Voitiuk meanwhile recognised that “no one comes to Ukraine for stability”. But, he added, “Ukraine is a growing market and turbulent business environment; it is a country of opportunities, a land of growth, and, I would even say, a country of adventure. It appears to me that closer economic connections with Ukraine will soon lead to stable European countries adopting the Ukrainian experience of ditching the baggage of a legacy with no value.”
What to expect in Ukraine
Bornyakov said that The answer to the question of what Ukraine will be like in 10-20 years has already been partially answered by the students who came to the Maidan in 2013 and said that Ukraine should be part of the European family.

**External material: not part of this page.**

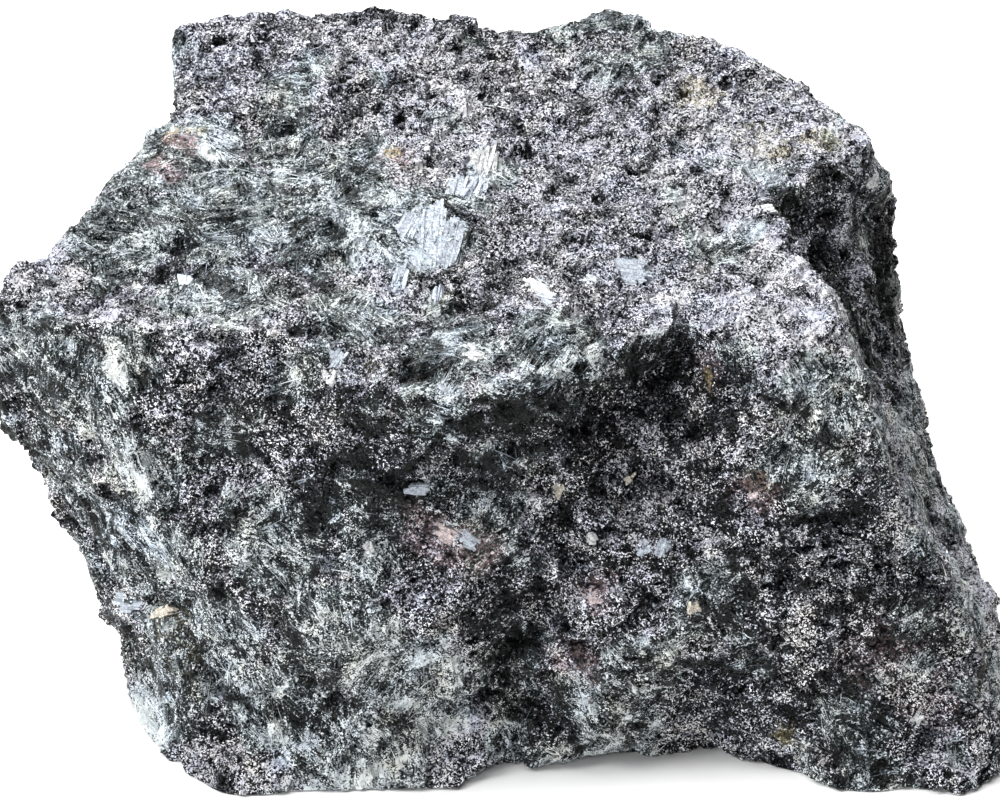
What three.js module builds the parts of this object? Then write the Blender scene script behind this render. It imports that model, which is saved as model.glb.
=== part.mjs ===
// A hand specimen of magnetite ore: one broken block of granular magnetite and fibrous
// amphibole, 102 mm wide, that rests on its uneven underside. Millimetres, +Z up, the origin
// at the bottom centre of its bounding box, the broad broken front facing -Y.
import * as THREE from "three";
import { ConvexHull } from "three/addons/math/ConvexHull.js";
import { ImprovedNoise } from "three/addons/math/ImprovedNoise.js";

// Driving dimensions, in mm
const HEIGHT = 33.7; // from the supporting surface up to the middle of the front view
const VIEW_TILT = THREE.MathUtils.degToRad(32); // the front view looks down by this much
const EDGE_STEP = 3.9; // spacing of the points along a broken edge
const LONGEST_SIDE = 3.75; // of any triangle of the finished skin
const LUMP_SIZE = 13; // breadth of the large swellings
const LUMP_HEIGHT = 1;
const KNOB_SIZE = 5.5; // breadth of the small ones on them
const KNOB_HEIGHT = 0.7;
const CHIP_SIZE = 8; // breadth of the flat chips of the broken faces
const CHIP_SLOPE = 0.13; // how far a chip leans out of the face
const EDGE_SHARE = 0.15; // of that relief, on the broken edges
const MIDDLE = new THREE.Vector3(9, 10, 24); // every part of the skin is seen from here

const TILT_COS = Math.cos(VIEW_TILT);
const TILT_SIN = Math.sin(VIEW_TILT);

// A corner given as it lies in the front view: across to the right, up the view, and nearer
// to the eye, all from the middle of that view.
function seen([across, up, near]) {
  return new THREE.Vector3(
    across,
    up * TILT_SIN - near * TILT_COS,
    HEIGHT + up * TILT_COS + near * TILT_SIN,
  );
}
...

“I see Ukraine as a part of the European family, especially considering that we have already received candidate status,” he said.
He added that within 10 years, Ukraine would become an expert in building digital government services, and the Ministry of Digital Transformation would start sharing its experience with other countries: for example, with Estonia, Poland, the countries of North America, Africa, and others.
Potential partners keep their eyes on what is happening from that perspective and are interested, he said. The Ministry of Technical Transformation already has experience in refactoring and reengineering public services. More than 20 million people use the Diia public services app.
“Potential partners see this, and they understand that if so many people use it, the developers of these services know what they are doing.”
The final word went to Oleksandr Usyk, a Ukrainian world boxing champion, and Parimatch responsible gambling ambassador.
“Right now, all Ukrainians are doing as much as they can,” he said. “And we are doing as much as possible and a little more. We are not going to stop, and we will rebuild everything that the aggressor destroyed 10 times more beautiful. A Mexican proverb says: ‘They wanted to bury us, but they didn’t know that we were seeds.’ And the aggressors are just fertiliser for our seeds.”